TASK GOAL.
Give all of the lines again, with nothing added or dropped.

RAW DATA.
☆ ☆ ☆
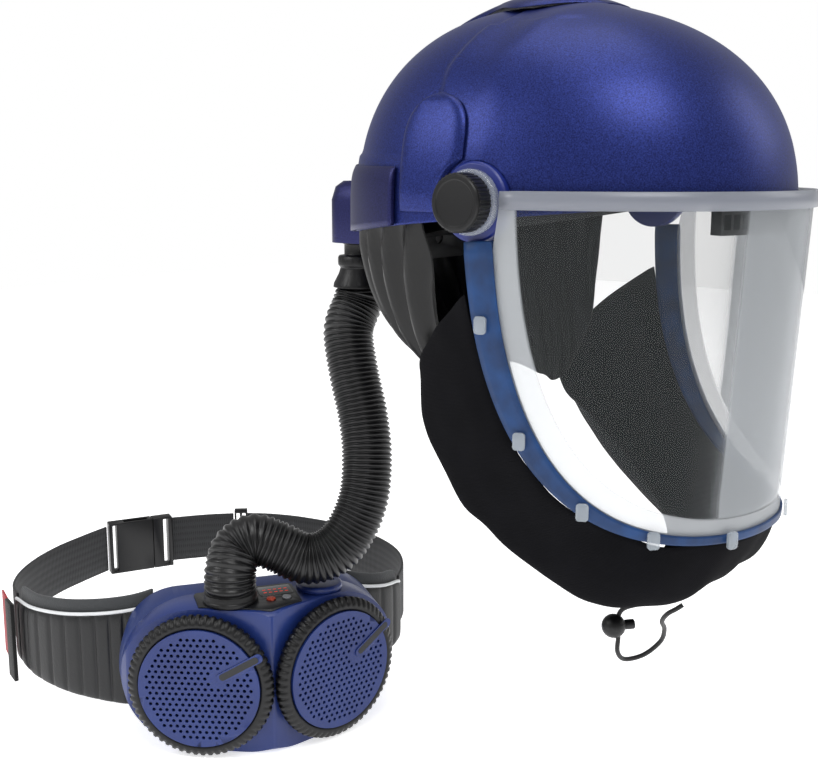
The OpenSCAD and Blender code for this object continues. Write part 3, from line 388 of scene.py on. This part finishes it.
def lacquer(name, dark, bright, roughness):
    """Metal flakes in a tinted coat, which glint where the light meets them."""
    material = finish(
        name, bright, roughness, 0.7, Coat_Weight=0.12, Coat_Roughness=0.3, Specular_IOR_Level=0.4
    )
    place = add(material, "TexCoord").outputs["Object"]
    # The flakes are 0.1 mm in the real lacquer and are drawn at 0.8 mm so that they show
    flake = add(material, "TexNoise", Vector=place, Scale=grains(0.8), Detail=1.0, Roughness=0.6)
    ramp = add(material, "ValToRGB", Fac=flake.outputs["Fac"])
    ramp.color_ramp.elements[0].position = 0.3
    ramp.color_ramp.elements[0].color = hue(dark)
    ramp.color_ramp.elements[1].position = 0.75
    ramp.color_ramp.elements[1].color = hue(bright)
    wire(material, Base_Color=ramp.outputs["Color"])
    peel = add(material, "Bump", Height=flake.outputs["Fac"], Strength=0.12, Distance=0.0002)
    wire(material, Normal=peel.outputs["Normal"])
    return material


shell_lacquer = lacquer("metallic_violet_blue_lacquer", "#131C55", "#2A3A88", 0.42)
shell = cast("helmet_shell", "shell", shell_lacquer, levels=3, angle=40)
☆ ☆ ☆
ANSWER TO THIS TASK.
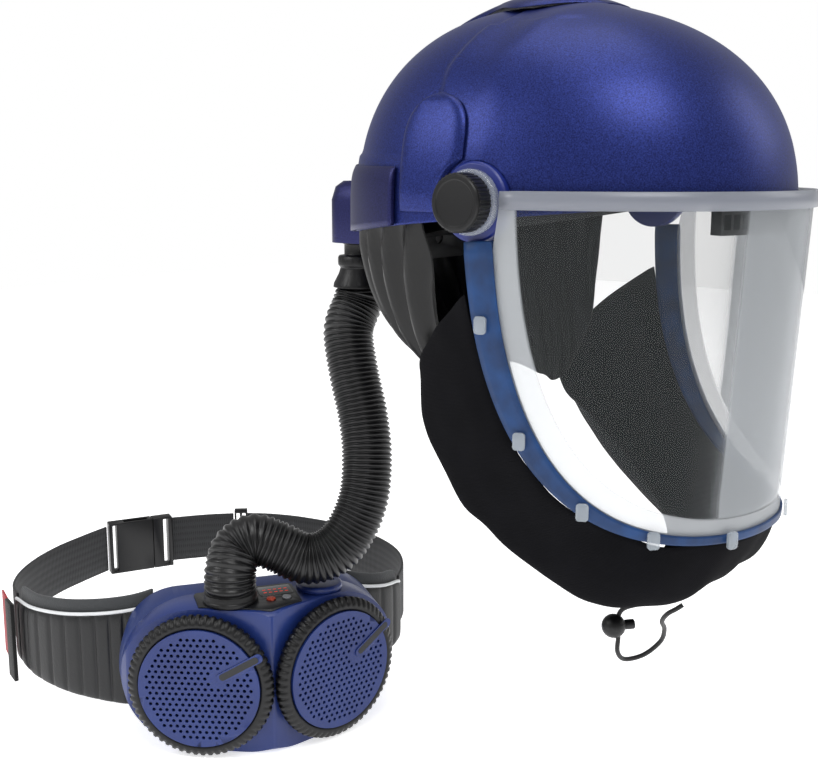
The OpenSCAD and Blender code for this object continues. Write part 3, from line 388 of scene.py on. This part finishes it.
def lacquer(name, dark, bright, roughness):
    """Metal flakes in a tinted coat, which glint where the light meets them."""
    material = finish(
        name, bright, roughness, 0.7, Coat_Weight=0.12, Coat_Roughness=0.3, Specular_IOR_Level=0.4
    )
    place = add(material, "TexCoord").outputs["Object"]
    # The flakes are 0.1 mm in the real lacquer and are drawn at 0.8 mm so that they show
    flake = add(material, "TexNoise", Vector=place, Scale=grains(0.8), Detail=1.0, Roughness=0.6)
    ramp = add(material, "ValToRGB", Fac=flake.outputs["Fac"])
    ramp.color_ramp.elements[0].position = 0.3
    ramp.color_ramp.elements[0].color = hue(dark)
    ramp.color_ramp.elements[1].position = 0.75
    ramp.color_ramp.elements[1].color = hue(bright)
    wire(material, Base_Color=ramp.outputs["Color"])
    peel = add(material, "Bump", Height=flake.outputs["Fac"], Strength=0.12, Distance=0.0002)
    wire(material, Normal=peel.outputs["Normal"])
    return material


shell_lacquer = lacquer("metallic_violet_blue_lacquer", "#131C55", "#2A3A88", 0.42)
shell = cast("helmet_shell", "shell", shell_lacquer, levels=3, angle=40)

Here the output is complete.